# Which 2007 Orbea



## threesportsinone (Mar 27, 2007)

If you could choose any Orbea from '07 which one? Which one if you were 5'10 male 155lbs? Which frame? Which complete?


----------



## jmess (Aug 24, 2006)

I would get another Orca with a compact crank like I have now. I have done a little over 3000 miles on this bike since I bought it in April and I still really enjoy riding it.


----------



## bikerneil (Nov 3, 2007)

I am anxious to see the replies on this thread as well. I am in market and considering the 2 bikes. For me, comfort is top priority (as long as bike is carbon and components are Dura Ace).
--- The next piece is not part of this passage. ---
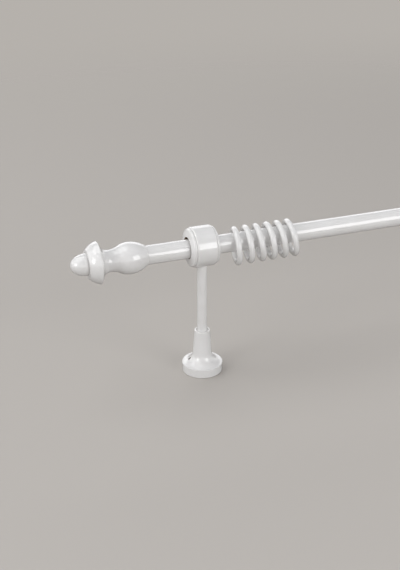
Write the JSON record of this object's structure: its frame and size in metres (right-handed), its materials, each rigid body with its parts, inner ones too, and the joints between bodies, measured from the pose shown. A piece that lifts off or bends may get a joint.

Looking forward to seeing the responses - especially from people who have ridden both bikes.


----------



## Big Jim Mac (Jun 28, 2007)

If money was no object I would buy an Orca. Never ridden one, but I don't care how it rides -- that bike just looks good. Pure class. I haven't seen any road bikes that come close.


----------



## rhauft (Aug 8, 2006)

*I Chose These Two...*

















:thumbsup:


----------



## Arginine (Nov 14, 2007)

Can't help you decide between models, as I've only ever ridden one of them. However, after hearing many good things about the Onix, I went to my LBS in search of one. They didn't have any in stock, so I rode an 07 Orca instead. I was blown away by the ride; comfortable, responsive, fast. I also rode several other brands at various price points, but didn't find anything as good (for me) as the Orca. Ended up spending WAY more than I initially intended to, but two months later, I don't regret the purchase one bit. So, to make a short story long, I don't know which Orbea is right for you, but I can highly recommend the Orca.


----------



## BunnV (Sep 7, 2005)

rhauft said:


> *I chose these two..*
> 
> 
> 
> ...


SHOWOFF!!!!! 
Hell yeah I'm jealous!
Awesome twosome :thumbsup:


----------



## threesportsinone (Mar 27, 2007)

I was definitely leaning towards the Orca, especially since the only difference for 08 is red and the option of SRAM, which I'll put on it anyways.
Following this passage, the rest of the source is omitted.